- Provided data -
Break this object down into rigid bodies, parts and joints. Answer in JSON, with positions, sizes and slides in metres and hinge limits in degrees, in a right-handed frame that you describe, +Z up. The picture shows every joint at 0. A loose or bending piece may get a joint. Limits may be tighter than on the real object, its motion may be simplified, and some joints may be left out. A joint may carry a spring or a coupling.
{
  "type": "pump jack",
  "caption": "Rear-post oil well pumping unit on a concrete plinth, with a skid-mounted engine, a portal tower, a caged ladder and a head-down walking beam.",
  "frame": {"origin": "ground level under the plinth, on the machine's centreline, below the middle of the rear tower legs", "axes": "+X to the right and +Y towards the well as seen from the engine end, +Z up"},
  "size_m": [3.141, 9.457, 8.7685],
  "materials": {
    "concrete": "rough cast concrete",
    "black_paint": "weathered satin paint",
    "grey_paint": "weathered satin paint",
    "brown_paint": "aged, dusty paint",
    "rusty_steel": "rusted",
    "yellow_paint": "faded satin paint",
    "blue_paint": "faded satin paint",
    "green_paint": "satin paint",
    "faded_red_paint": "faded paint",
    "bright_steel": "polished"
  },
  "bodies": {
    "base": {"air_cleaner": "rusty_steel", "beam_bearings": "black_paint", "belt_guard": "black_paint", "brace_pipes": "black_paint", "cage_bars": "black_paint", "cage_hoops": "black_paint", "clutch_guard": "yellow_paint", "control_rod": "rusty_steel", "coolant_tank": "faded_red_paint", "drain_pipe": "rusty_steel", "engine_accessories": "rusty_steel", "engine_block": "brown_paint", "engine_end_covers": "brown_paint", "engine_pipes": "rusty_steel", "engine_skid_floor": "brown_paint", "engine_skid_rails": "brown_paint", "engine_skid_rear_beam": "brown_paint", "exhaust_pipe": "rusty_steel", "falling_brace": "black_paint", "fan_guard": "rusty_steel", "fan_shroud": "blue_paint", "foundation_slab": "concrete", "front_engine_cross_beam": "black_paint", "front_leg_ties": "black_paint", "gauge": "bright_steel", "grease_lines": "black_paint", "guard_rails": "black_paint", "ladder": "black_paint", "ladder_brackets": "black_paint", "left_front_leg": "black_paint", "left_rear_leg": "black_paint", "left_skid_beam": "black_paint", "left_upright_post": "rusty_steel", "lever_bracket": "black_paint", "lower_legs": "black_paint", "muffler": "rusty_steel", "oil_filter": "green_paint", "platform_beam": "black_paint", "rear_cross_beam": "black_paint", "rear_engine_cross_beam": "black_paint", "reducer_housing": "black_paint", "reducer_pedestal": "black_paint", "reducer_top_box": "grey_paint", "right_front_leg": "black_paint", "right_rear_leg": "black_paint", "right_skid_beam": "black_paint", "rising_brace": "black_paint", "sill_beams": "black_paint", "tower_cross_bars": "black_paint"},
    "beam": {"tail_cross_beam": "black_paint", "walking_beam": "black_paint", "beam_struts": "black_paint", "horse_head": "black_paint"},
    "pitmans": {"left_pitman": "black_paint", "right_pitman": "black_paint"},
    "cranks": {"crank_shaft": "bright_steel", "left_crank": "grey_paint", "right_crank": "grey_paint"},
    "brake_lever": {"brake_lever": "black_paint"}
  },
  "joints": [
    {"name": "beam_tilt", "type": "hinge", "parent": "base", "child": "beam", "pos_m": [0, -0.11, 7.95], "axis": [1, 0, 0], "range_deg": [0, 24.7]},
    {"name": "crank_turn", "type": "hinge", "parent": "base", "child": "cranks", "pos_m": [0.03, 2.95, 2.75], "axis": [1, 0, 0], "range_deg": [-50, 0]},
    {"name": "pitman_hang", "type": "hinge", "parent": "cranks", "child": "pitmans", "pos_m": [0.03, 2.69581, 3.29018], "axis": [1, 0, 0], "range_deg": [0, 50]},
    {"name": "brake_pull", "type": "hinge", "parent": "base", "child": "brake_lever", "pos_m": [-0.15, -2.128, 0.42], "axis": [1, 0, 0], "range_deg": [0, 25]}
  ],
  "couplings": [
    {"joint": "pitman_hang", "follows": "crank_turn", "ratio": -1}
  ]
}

- Task instructions -
Set down all of the data above, word for word.

- Exercise result -
Break this object down into rigid bodies, parts and joints. Answer in JSON, with positions, sizes and slides in metres and hinge limits in degrees, in a right-handed frame that you describe, +Z up. The picture shows every joint at 0. A loose or bending piece may get a joint. Limits may be tighter than on the real object, its motion may be simplified, and some joints may be left out. A joint may carry a spring or a coupling.
{
  "type": "pump jack",
  "caption": "Rear-post oil well pumping unit on a concrete plinth, with a skid-mounted engine, a portal tower, a caged ladder and a head-down walking beam.",
  "frame": {"origin": "ground level under the plinth, on the machine's centreline, below the middle of the rear tower legs", "axes": "+X to the right and +Y towards the well as seen from the engine end, +Z up"},
  "size_m": [3.141, 9.457, 8.7685],
  "materials": {
    "concrete": "rough cast concrete",
    "black_paint": "weathered satin paint",
    "grey_paint": "weathered satin paint",
    "brown_paint": "aged, dusty paint",
    "rusty_steel": "rusted",
    "yellow_paint": "faded satin paint",
    "blue_paint": "faded satin paint",
    "green_paint": "satin paint",
    "faded_red_paint": "faded paint",
    "bright_steel": "polished"
  },
  "bodies": {
    "base": {"air_cleaner": "rusty_steel", "beam_bearings": "black_paint", "belt_guard": "black_paint", "brace_pipes": "black_paint", "cage_bars": "black_paint", "cage_hoops": "black_paint", "clutch_guard": "yellow_paint", "control_rod": "rusty_steel", "coolant_tank": "faded_red_paint", "drain_pipe": "rusty_steel", "engine_accessories": "rusty_steel", "engine_block": "brown_paint", "engine_end_covers": "brown_paint", "engine_pipes": "rusty_steel", "engine_skid_floor": "brown_paint", "engine_skid_rails": "brown_paint", "engine_skid_rear_beam": "brown_paint", "exhaust_pipe": "rusty_steel", "falling_brace": "black_paint", "fan_guard": "rusty_steel", "fan_shroud": "blue_paint", "foundation_slab": "concrete", "front_engine_cross_beam": "black_paint", "front_leg_ties": "black_paint", "gauge": "bright_steel", "grease_lines": "black_paint", "guard_rails": "black_paint", "ladder": "black_paint", "ladder_brackets": "black_paint", "left_front_leg": "black_paint", "left_rear_leg": "black_paint", "left_skid_beam": "black_paint", "left_upright_post": "rusty_steel", "lever_bracket": "black_paint", "lower_legs": "black_paint", "muffler": "rusty_steel", "oil_filter": "green_paint", "platform_beam": "black_paint", "rear_cross_beam": "black_paint", "rear_engine_cross_beam": "black_paint", "reducer_housing": "black_paint", "reducer_pedestal": "black_paint", "reducer_top_box": "grey_paint", "right_front_leg": "black_paint", "right_rear_leg": "black_paint", "right_skid_beam": "black_paint", "rising_brace": "black_paint", "sill_beams": "black_paint", "tower_cross_bars": "black_paint"},
    "beam": {"tail_cross_beam": "black_paint", "walking_beam": "black_paint", "beam_struts": "black_paint", "horse_head": "black_paint"},
    "pitmans": {"left_pitman": "black_paint", "right_pitman": "black_paint"},
    "cranks": {"crank_shaft": "bright_steel", "left_crank": "grey_paint", "right_crank": "grey_paint"},
    "brake_lever": {"brake_lever": "black_paint"}
  },
  "joints": [
    {"name": "beam_tilt", "type": "hinge", "parent": "base", "child": "beam", "pos_m": [0, -0.11, 7.95], "axis": [1, 0, 0], "range_deg": [0, 24.7]},
    {"name": "crank_turn", "type": "hinge", "parent": "base", "child": "cranks", "pos_m": [0.03, 2.95, 2.75], "axis": [1, 0, 0], "range_deg": [-50, 0]},
    {"name": "pitman_hang", "type": "hinge", "parent": "cranks", "child": "pitmans", "pos_m": [0.03, 2.69581, 3.29018], "axis": [1, 0, 0], "range_deg": [0, 50]},
    {"name": "brake_pull", "type": "hinge", "parent": "base", "child": "brake_lever", "pos_m": [-0.15, -2.128, 0.42], "axis": [1, 0, 0], "range_deg": [0, 25]}
  ],
  "couplings": [
    {"joint": "pitman_hang", "follows": "crank_turn", "ratio": -1}
  ]
}